Hughes told The Associated Press after the launch that “this thing wants to kill you 10 different ways. It’s scary as hell. But none of us are getting out of this world alive.”
Hughes described the feeling of launching at that speed as your mind being unable to keep up with what’s happening to your body. That you think you’re still leaving the ramp when really you’re already in the clouds.
“As soon as you touch that button,” he said, “you’re already 200-300 feet up in the air …. It’s bizarre.”
But taking that risk is what separates daredevils from most people, he said. For him, trading peril for glory was worth it.
On The Edge
Hughes was born in Oklahoma City in 1956. His dad worked in a body shop and raced cars on the weekends. As a kid, he watched George Rice Chitwood perform death-defying automobile stunts in the Joie Chitwood Thrill Show at the racetrack, an exhibition that toured the country for 40 years.
“Mike’s dad neglected him,” Stakes said in the 2019 documentary made about Hughes, “Rocketman.” “He never got any attention as a kid.”

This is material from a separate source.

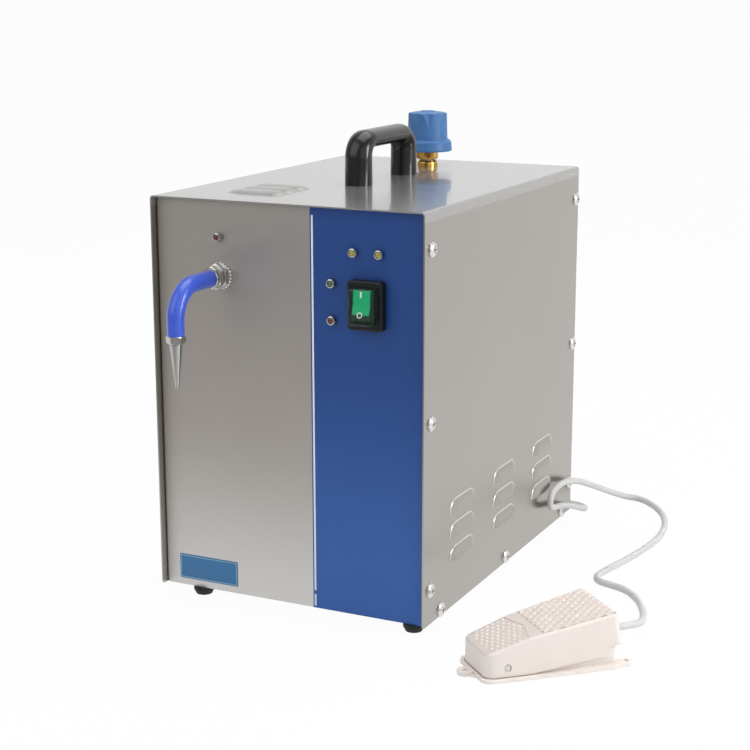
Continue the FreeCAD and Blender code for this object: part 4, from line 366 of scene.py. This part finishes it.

“I wish my dad could have lived long enough to see what I’ve accomplished,” Hughes said in a candid moment in the film. “I think he’d be very proud. I wish I could have stayed closer with my sons. Maybe this is the best time of my life, this year, right now.”
Hughes started working on a NASCAR pit crew in 1986 and became a limo driver in 1996. He was inspired to start jumping limousines after coming home after a night of driving at 6 a.m. and passing out on the couch with his tuxedo still on. “Teletubbies” was playing on the TV, and as he slept, he dreamt that he was jumping a limo into the belly of one of the characters. He woke up wondering how he could become “King of the Daredevils,” as he then branded himself.
Mad Mike Hughes went out time and again to attempt the seemingly impossible, risking his life all the while. He lived on the edge and died trying to do something extraordinary, which is admirable, even if his 8chan beliefs are not.
“It’s been a weird journey,” Hughes told me before he died. “And I’m just a guy trying to make things happen, you know?”